Given request >> Write every record out again exactly as given.

::::

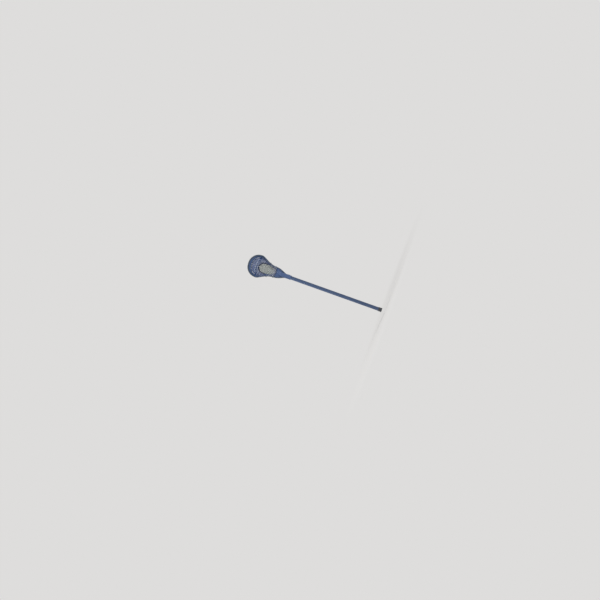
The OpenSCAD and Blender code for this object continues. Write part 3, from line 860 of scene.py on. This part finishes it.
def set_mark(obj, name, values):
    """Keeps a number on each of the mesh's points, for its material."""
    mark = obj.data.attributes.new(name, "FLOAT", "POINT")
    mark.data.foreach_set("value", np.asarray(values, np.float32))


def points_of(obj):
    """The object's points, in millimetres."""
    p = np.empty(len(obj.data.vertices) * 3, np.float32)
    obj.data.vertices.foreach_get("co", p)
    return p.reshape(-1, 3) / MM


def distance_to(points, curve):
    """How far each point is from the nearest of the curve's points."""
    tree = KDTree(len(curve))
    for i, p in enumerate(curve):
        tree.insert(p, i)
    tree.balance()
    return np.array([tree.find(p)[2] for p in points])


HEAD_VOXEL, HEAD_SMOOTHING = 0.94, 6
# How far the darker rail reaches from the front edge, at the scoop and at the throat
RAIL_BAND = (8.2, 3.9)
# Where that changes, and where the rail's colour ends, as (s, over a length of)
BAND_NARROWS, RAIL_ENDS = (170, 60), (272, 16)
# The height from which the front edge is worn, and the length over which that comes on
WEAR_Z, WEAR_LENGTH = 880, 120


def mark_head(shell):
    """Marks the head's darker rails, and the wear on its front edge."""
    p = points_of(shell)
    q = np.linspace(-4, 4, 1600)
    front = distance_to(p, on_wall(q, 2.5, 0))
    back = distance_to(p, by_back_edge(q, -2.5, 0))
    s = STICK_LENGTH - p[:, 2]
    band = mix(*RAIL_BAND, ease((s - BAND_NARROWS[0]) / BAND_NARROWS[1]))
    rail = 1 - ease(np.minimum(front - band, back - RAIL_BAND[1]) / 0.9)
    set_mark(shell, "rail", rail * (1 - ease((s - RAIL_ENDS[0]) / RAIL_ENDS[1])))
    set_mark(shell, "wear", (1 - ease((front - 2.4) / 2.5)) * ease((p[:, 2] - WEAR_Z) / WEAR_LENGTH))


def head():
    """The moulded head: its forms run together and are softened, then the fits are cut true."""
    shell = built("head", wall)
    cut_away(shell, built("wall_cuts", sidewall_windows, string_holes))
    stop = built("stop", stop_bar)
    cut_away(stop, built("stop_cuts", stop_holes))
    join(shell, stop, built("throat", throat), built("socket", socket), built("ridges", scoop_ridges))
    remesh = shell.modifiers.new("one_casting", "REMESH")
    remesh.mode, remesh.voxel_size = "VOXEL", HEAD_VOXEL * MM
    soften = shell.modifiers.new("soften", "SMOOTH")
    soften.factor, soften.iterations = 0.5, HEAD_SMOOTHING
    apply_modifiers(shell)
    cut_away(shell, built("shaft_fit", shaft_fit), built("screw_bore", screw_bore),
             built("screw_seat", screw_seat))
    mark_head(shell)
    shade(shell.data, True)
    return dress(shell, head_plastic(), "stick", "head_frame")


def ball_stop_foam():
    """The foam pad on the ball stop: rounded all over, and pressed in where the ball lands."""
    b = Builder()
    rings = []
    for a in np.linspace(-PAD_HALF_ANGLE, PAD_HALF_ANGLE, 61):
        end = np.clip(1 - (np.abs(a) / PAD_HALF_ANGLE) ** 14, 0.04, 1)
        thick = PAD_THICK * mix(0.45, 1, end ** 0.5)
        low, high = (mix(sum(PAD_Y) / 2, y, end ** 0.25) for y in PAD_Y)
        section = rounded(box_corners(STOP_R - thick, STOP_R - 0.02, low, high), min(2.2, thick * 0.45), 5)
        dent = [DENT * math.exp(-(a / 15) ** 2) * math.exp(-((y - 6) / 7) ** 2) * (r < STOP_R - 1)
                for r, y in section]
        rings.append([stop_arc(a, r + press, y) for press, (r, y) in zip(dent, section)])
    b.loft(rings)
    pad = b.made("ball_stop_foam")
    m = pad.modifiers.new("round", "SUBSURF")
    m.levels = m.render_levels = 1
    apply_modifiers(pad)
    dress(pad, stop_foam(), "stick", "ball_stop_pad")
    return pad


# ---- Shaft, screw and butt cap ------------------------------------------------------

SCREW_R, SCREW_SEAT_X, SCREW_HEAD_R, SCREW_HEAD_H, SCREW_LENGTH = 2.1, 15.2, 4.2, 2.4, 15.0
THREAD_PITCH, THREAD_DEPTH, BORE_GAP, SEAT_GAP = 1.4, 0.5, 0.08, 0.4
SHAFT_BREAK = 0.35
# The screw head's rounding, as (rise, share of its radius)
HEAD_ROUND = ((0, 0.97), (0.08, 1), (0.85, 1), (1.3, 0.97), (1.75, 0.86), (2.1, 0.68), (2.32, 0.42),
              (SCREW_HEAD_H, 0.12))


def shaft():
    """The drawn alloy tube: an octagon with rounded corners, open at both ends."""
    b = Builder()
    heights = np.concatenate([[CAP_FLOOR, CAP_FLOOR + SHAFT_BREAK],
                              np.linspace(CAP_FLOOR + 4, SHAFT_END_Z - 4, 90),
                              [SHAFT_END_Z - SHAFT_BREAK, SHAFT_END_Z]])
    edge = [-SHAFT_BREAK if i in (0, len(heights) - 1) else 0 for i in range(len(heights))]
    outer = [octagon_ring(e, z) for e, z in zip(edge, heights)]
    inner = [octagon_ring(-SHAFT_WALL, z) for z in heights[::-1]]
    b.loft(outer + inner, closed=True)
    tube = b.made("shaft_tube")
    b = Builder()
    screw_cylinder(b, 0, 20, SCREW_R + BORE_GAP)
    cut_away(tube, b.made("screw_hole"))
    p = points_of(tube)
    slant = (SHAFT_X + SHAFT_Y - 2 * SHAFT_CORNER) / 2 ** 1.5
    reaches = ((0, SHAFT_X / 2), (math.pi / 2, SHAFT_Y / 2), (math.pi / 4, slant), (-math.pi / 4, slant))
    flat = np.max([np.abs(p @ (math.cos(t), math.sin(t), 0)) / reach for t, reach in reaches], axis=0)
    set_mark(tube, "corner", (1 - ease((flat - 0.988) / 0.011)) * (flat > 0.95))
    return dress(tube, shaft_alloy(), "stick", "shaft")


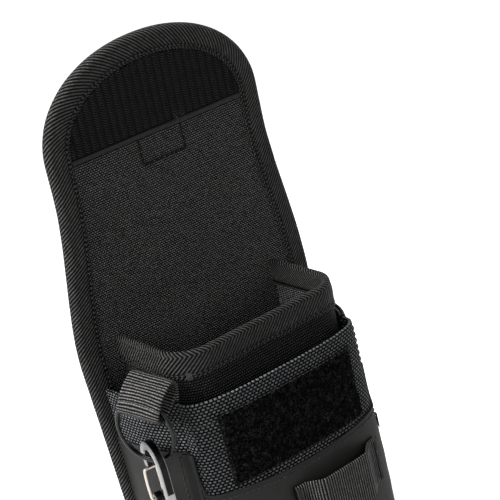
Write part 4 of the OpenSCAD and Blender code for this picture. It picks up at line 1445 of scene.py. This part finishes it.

::::

Task solution >>
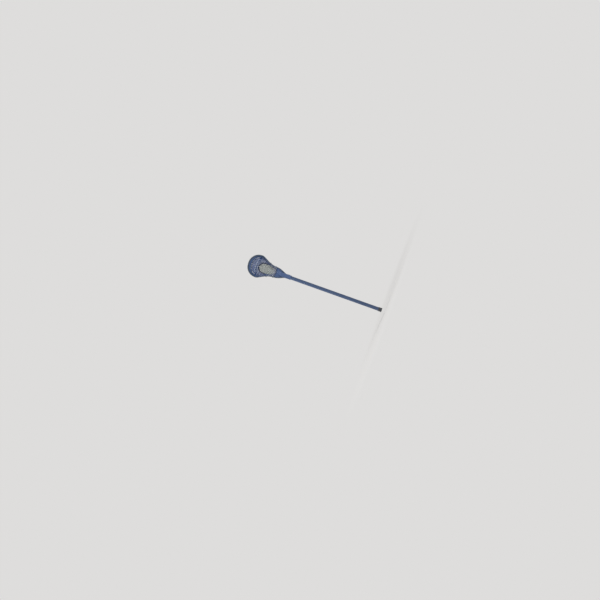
The OpenSCAD and Blender code for this object continues. Write part 3, from line 860 of scene.py on. This part finishes it.
def set_mark(obj, name, values):
    """Keeps a number on each of the mesh's points, for its material."""
    mark = obj.data.attributes.new(name, "FLOAT", "POINT")
    mark.data.foreach_set("value", np.asarray(values, np.float32))


def points_of(obj):
    """The object's points, in millimetres."""
    p = np.empty(len(obj.data.vertices) * 3, np.float32)
    obj.data.vertices.foreach_get("co", p)
    return p.reshape(-1, 3) / MM


def distance_to(points, curve):
    """How far each point is from the nearest of the curve's points."""
    tree = KDTree(len(curve))
    for i, p in enumerate(curve):
        tree.insert(p, i)
    tree.balance()
    return np.array([tree.find(p)[2] for p in points])


HEAD_VOXEL, HEAD_SMOOTHING = 0.94, 6
# How far the darker rail reaches from the front edge, at the scoop and at the throat
RAIL_BAND = (8.2, 3.9)
# Where that changes, and where the rail's colour ends, as (s, over a length of)
BAND_NARROWS, RAIL_ENDS = (170, 60), (272, 16)
# The height from which the front edge is worn, and the length over which that comes on
WEAR_Z, WEAR_LENGTH = 880, 120


def mark_head(shell):
    """Marks the head's darker rails, and the wear on its front edge."""
    p = points_of(shell)
    q = np.linspace(-4, 4, 1600)
    front = distance_to(p, on_wall(q, 2.5, 0))
    back = distance_to(p, by_back_edge(q, -2.5, 0))
    s = STICK_LENGTH - p[:, 2]
    band = mix(*RAIL_BAND, ease((s - BAND_NARROWS[0]) / BAND_NARROWS[1]))
    rail = 1 - ease(np.minimum(front - band, back - RAIL_BAND[1]) / 0.9)
    set_mark(shell, "rail", rail * (1 - ease((s - RAIL_ENDS[0]) / RAIL_ENDS[1])))
    set_mark(shell, "wear", (1 - ease((front - 2.4) / 2.5)) * ease((p[:, 2] - WEAR_Z) / WEAR_LENGTH))


def head():
    """The moulded head: its forms run together and are softened, then the fits are cut true."""
    shell = built("head", wall)
    cut_away(shell, built("wall_cuts", sidewall_windows, string_holes))
    stop = built("stop", stop_bar)
    cut_away(stop, built("stop_cuts", stop_holes))
    join(shell, stop, built("throat", throat), built("socket", socket), built("ridges", scoop_ridges))
    remesh = shell.modifiers.new("one_casting", "REMESH")
    remesh.mode, remesh.voxel_size = "VOXEL", HEAD_VOXEL * MM
    soften = shell.modifiers.new("soften", "SMOOTH")
    soften.factor, soften.iterations = 0.5, HEAD_SMOOTHING
    apply_modifiers(shell)
    cut_away(shell, built("shaft_fit", shaft_fit), built("screw_bore", screw_bore),
             built("screw_seat", screw_seat))
    mark_head(shell)
    shade(shell.data, True)
    return dress(shell, head_plastic(), "stick", "head_frame")


def ball_stop_foam():
    """The foam pad on the ball stop: rounded all over, and pressed in where the ball lands."""
    b = Builder()
    rings = []
    for a in np.linspace(-PAD_HALF_ANGLE, PAD_HALF_ANGLE, 61):
        end = np.clip(1 - (np.abs(a) / PAD_HALF_ANGLE) ** 14, 0.04, 1)
        thick = PAD_THICK * mix(0.45, 1, end ** 0.5)
        low, high = (mix(sum(PAD_Y) / 2, y, end ** 0.25) for y in PAD_Y)
        section = rounded(box_corners(STOP_R - thick, STOP_R - 0.02, low, high), min(2.2, thick * 0.45), 5)
        dent = [DENT * math.exp(-(a / 15) ** 2) * math.exp(-((y - 6) / 7) ** 2) * (r < STOP_R - 1)
                for r, y in section]
        rings.append([stop_arc(a, r + press, y) for press, (r, y) in zip(dent, section)])
    b.loft(rings)
    pad = b.made("ball_stop_foam")
    m = pad.modifiers.new("round", "SUBSURF")
    m.levels = m.render_levels = 1
    apply_modifiers(pad)
    dress(pad, stop_foam(), "stick", "ball_stop_pad")
    return pad


# ---- Shaft, screw and butt cap ------------------------------------------------------

SCREW_R, SCREW_SEAT_X, SCREW_HEAD_R, SCREW_HEAD_H, SCREW_LENGTH = 2.1, 15.2, 4.2, 2.4, 15.0
THREAD_PITCH, THREAD_DEPTH, BORE_GAP, SEAT_GAP = 1.4, 0.5, 0.08, 0.4
SHAFT_BREAK = 0.35
# The screw head's rounding, as (rise, share of its radius)
HEAD_ROUND = ((0, 0.97), (0.08, 1), (0.85, 1), (1.3, 0.97), (1.75, 0.86), (2.1, 0.68), (2.32, 0.42),
              (SCREW_HEAD_H, 0.12))


def shaft():
    """The drawn alloy tube: an octagon with rounded corners, open at both ends."""
    b = Builder()
    heights = np.concatenate([[CAP_FLOOR, CAP_FLOOR + SHAFT_BREAK],
                              np.linspace(CAP_FLOOR + 4, SHAFT_END_Z - 4, 90),
                              [SHAFT_END_Z - SHAFT_BREAK, SHAFT_END_Z]])
    edge = [-SHAFT_BREAK if i in (0, len(heights) - 1) else 0 for i in range(len(heights))]
    outer = [octagon_ring(e, z) for e, z in zip(edge, heights)]
    inner = [octagon_ring(-SHAFT_WALL, z) for z in heights[::-1]]
    b.loft(outer + inner, closed=True)
    tube = b.made("shaft_tube")
    b = Builder()
    screw_cylinder(b, 0, 20, SCREW_R + BORE_GAP)
    cut_away(tube, b.made("screw_hole"))
    p = points_of(tube)
    slant = (SHAFT_X + SHAFT_Y - 2 * SHAFT_CORNER) / 2 ** 1.5
    reaches = ((0, SHAFT_X / 2), (math.pi / 2, SHAFT_Y / 2), (math.pi / 4, slant), (-math.pi / 4, slant))
    flat = np.max([np.abs(p @ (math.cos(t), math.sin(t), 0)) / reach for t, reach in reaches], axis=0)
    set_mark(tube, "corner", (1 - ease((flat - 0.988) / 0.011)) * (flat > 0.95))
    return dress(tube, shaft_alloy(), "stick", "shaft")


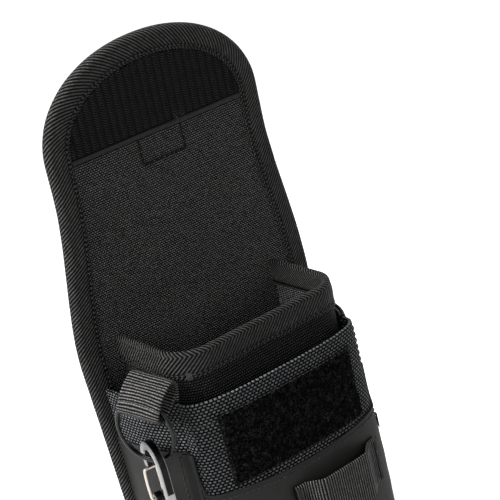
Write part 4 of the OpenSCAD and Blender code for this picture. It picks up at line 1445 of scene.py. This part finishes it.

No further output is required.